Shopping online used to mean waiting days for a package. Now Amazon is pushing that timeline down to a single hour — and they’ve built a whole new page to help you find what qualifies.

Amazon just launched its “getitfast” page, a dedicated spot that shows you every product eligible for same-day delivery in your area. Alongside it, the company added new search filters and product tags specifically for 1-hour and 3-hour delivery options. So instead of guessing whether that item ships fast enough, you’ll know right away.

It’s a genuinely useful feature. But it also raises some real questions about what this means for local stores and small businesses.

The New ‘Getitfast’ Page and How It Works

The concept is pretty straightforward. Visit the getitfast page, and Amazon shows you items available for ultra-fast delivery based on where you live. Products now carry tags flagging whether they qualify for 1-hour or 3-hour delivery. Plus, new search filters let you narrow results by delivery speed right from the start.

That means no more clicking through product pages and cross-referencing delivery estimates. You simply filter for what you need and see only items that can actually land at your door within your preferred window. For anyone who’s ever scrambled to find something last-minute, that’s a meaningful change.

Amazon operates same-day delivery seven days a week. And they’ve confirmed plans to expand availability even further in the coming months.

Same-day delivery coverage spans over 2000 US cities and towns

Where Same-Day Delivery Works Right Now

Coverage is already broader than most people might expect. The 1-hour delivery option currently reaches hundreds of cities and towns across the United States.
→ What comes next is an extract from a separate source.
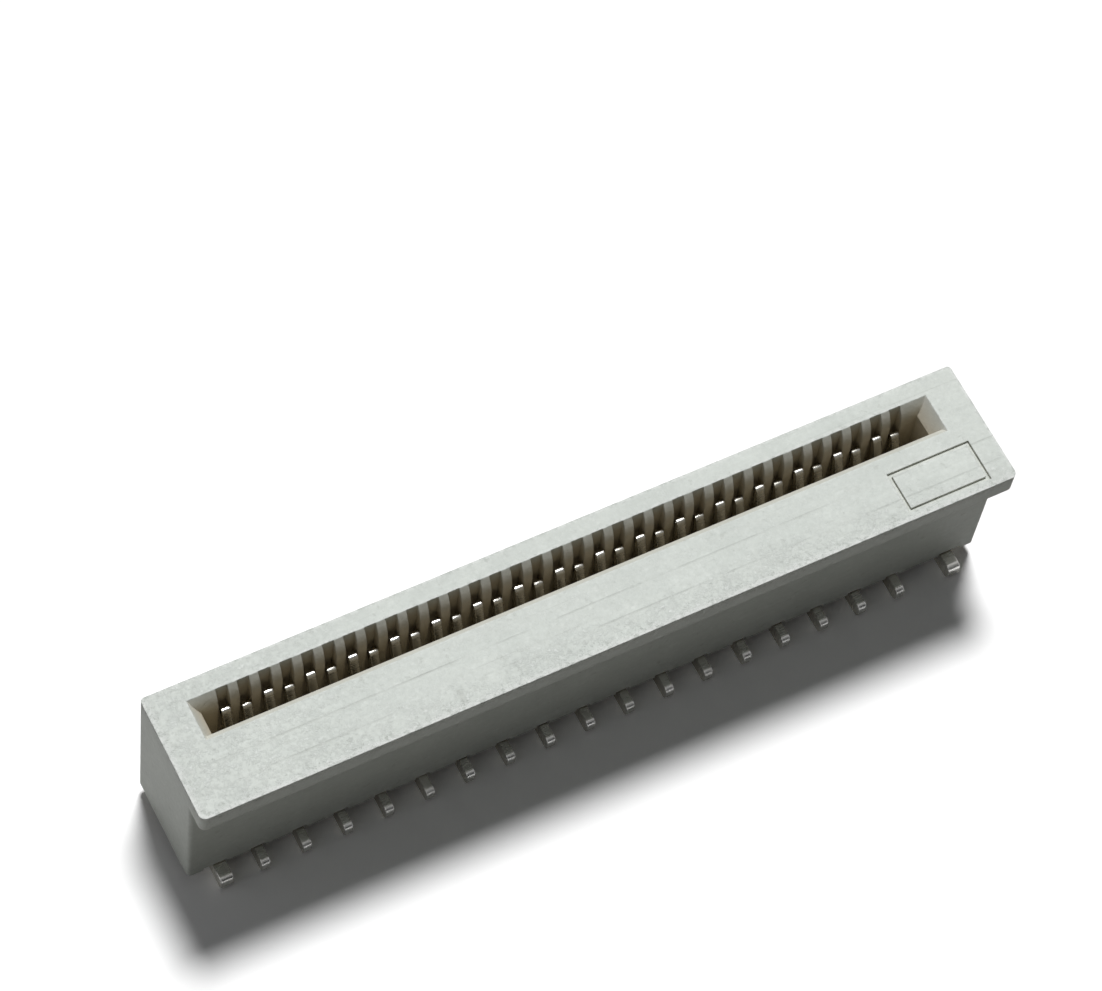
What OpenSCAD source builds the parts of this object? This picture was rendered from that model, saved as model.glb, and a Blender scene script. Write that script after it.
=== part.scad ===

That includes parts of major metros like Los Angeles, Chicago, and Washington, D.C. But it also extends to smaller cities such as Des Moines, Iowa; Boise, Idaho; and American Fork, Utah.

The 3-hour option reaches even more of the country. Amazon has it running in over 2,000 cities and towns, spanning large urban centers, mid-size cities, and surrounding suburbs. Places like Cornwall, Pennsylvania; Harrah, Oklahoma; and Arabi, Louisiana are already on the list.
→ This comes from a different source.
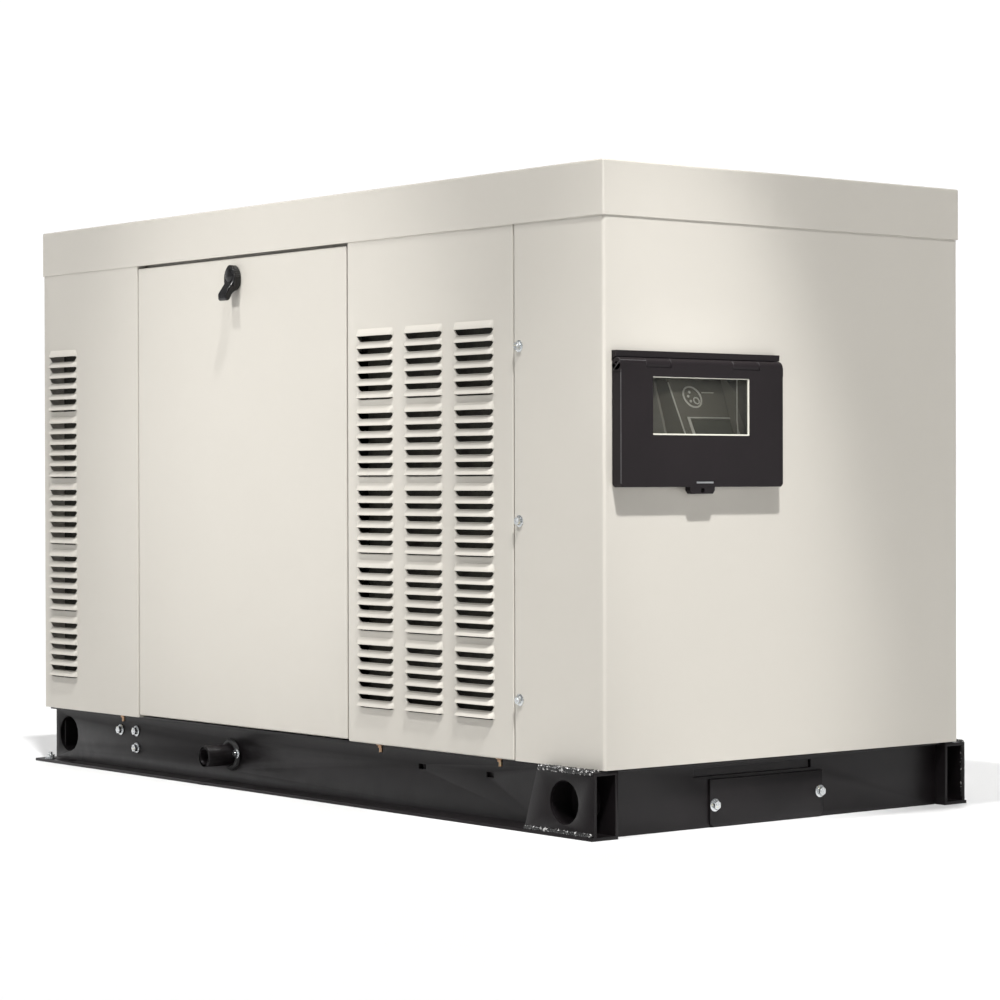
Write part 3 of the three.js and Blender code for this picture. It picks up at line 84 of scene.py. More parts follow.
# From the end of a discharge slot inwards: distance, share of the full height.
DISCHARGE_END = [(0, 0.35), (3, 0.72), (8, 1)]
CONTROL_OPENING = {"y0": -340, "y1": -45, "z0": 512, "z1": 674.3}
WEB_FACE = 345.5  # the rails' webs, from the middle
LIFT_FACE = 384.5  # the lifting boxes' outer faces
RAIL_END = 786

# ---------------------------------------------------------------- camera, stage and lights

CAMERA_PLACE = (3897.0, -3047.4, 510.1)
CAMERA_YAW = 51.34
CAMERA_PITCH = -0.371
CAMERA_ROLL = -0.144
CAMERA_LENS = 104.55
BACKDROP = (-0.781, 0.624, 0)
FLOOR_REACH = 60
FLOOR_GREY = 0.79


def make_camera():
    camera = bpy.data.objects.new("camera", bpy.data.cameras.new("camera"))
    camera.data.lens = CAMERA_LENS
    camera.data.sensor_width = 36
    camera.data.clip_end = 200
    yaw, pitch, roll = (math.radians(a) for a in (CAMERA_YAW, CAMERA_PITCH, CAMERA_ROLL))
    turn = Matrix.Rotation(yaw, 4, "Z") @ Matrix.Rotation(math.pi / 2 + pitch, 4, "X")
    place = Matrix.Translation(Vector(CAMERA_PLACE) * MM)
    camera.matrix_world = place @ turn @ Matrix.Rotation(roll, 4, "Z")
    bpy.context.collection.objects.link(camera)
    bpy.context.scene.camera = camera


def make_world():
    """A white backdrop on one side, and a paler and a darker grey round and above the rest."""
    world = bpy.data.worlds.new("studio")
    bpy.context.scene.world = world
    world.use_nodes = True
    nodes, links = world.node_tree.nodes, world.node_tree.links
    nodes.clear()
    place = nodes.new("ShaderNodeTexCoord")
    background = nodes.new("ShaderNodeBackground")
    output = nodes.new("ShaderNodeOutputWorld")

    def along(direction, low, high):
        """0 to 1 as the direction looked at turns towards the one given."""
        dot = nodes.new("ShaderNodeVectorMath")
        dot.operation = "DOT_PRODUCT"
        dot.inputs[1].default_value = direction
        links.new(place.outputs["Generated"], dot.inputs[0])
        share = nodes.new("ShaderNodeMapRange")
        share.inputs["From Min"].default_value = low
        share.inputs["From Max"].default_value = high
        links.new(dot.outputs["Value"], share.inputs["Value"])
        return share.outputs["Result"]

    def ramp(stops):
        made = nodes.new("ShaderNodeValToRGB")
        for i, (position, grey) in enumerate(stops):
            stop = made.color_ramp.elements[i] if i < 2 else made.color_ramp.elements.new(position)
            stop.position = position
            stop.color = (grey, grey, grey, 1)
        links.new(along((0, 0, 1), -1, 1), made.inputs["Fac"])
        return made.outputs["Color"]

    mix = nodes.new("ShaderNodeMix")
    mix.data_type = "RGBA"
    links.new(along(BACKDROP, 0.3, 0.75), mix.inputs["Factor"])
    links.new(ramp([(0.38, 0.26), (0.44, 0.42), (0.6, 0.42), (0.7, 0.22), (1.0, 0.22)]), mix.inputs["A"])
    links.new(ramp([(0.36, 0.6), (0.42, 1.05), (0.6, 1.05), (0.7, 0.3), (1.0, 0.24)]), mix.inputs["B"])
    links.new(mix.outputs["Result"], background.inputs["Color"])
    links.new(background.outputs["Background"], output.inputs["Surface"])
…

That suburban and small-city reach is notable. Amazon’s been spending the past year shifting its fulfillment center strategy specifically to serve areas outside major metros, including rural regions. This getitfast page is essentially the consumer-facing result of that infrastructure investment.

Prime members pay $9.99 for one-hour delivery versus non-Prime pricing

What Does 1-Hour Delivery Actually Cost?

Speed comes at a price, naturally. Here’s how the pricing breaks down:

  • 1-hour delivery: $9.99 for Prime members, $19.99 for non-Prime
  • 3-hour delivery: $4.99 for Prime members, $14.99 for non-Prime
  • Standard same-day delivery: Still free for Prime members on orders over $25, or $12.99 for non-Prime customers

So if you’re a Prime member who needs something within the hour, you’re paying roughly $10 for that convenience. Whether that feels reasonable depends entirely on your situation. Late-night urgent purchase? Probably worth it. Just impatient? Maybe less so.

Amazon Has Been Chasing Ultra-Fast Delivery for Years

This launch fits into a longer pattern. Amazon previously tested 30-minute deliveries in Seattle and Philadelphia. Those experiments helped the company understand what infrastructure it needed to make near-instant delivery viable at scale.

Amazon same-day delivery coverage across 2000 US cities and towns

Over the past year, Amazon leaned heavily into robotics and strategically located fulfillment centers to push faster delivery to more areas. The getitfast page is essentially the storefront window for all that backend work.

The question worth asking, though, is what this acceleration does to local retail. When Amazon can deliver a product to your door in the time it takes to drive to a store and park, the competitive pressure on local businesses gets real. The new search filters and product tags make ultra-fast delivery even more visible and tempting, which could shift purchasing habits further toward Amazon for everyday items that local stores currently cover.

That’s not a reason to ignore a genuinely useful feature. But it’s worth keeping in mind, especially if supporting local businesses matters to you.

Amazon Prime vs non-Prime pricing for 1-hour and 3-hour delivery

Should You Use It?

Honestly, for genuine urgent needs, the getitfast page is a solid tool. Forgotten birthday gift, last-minute household essential, something you need for a project today — those are exactly the situations this was built for.

If you’re a Prime member in a covered city, the 3-hour option at $4.99 is actually pretty competitive compared to driving somewhere yourself. The 1-hour tier at $9.99 is pricier, but for truly time-sensitive moments it makes sense.

Just maybe don’t let the convenience become your default shopping mode. Your neighborhood hardware store and local pharmacy are already competing on a tough playing field. Sometimes the 10-minute drive is worth it.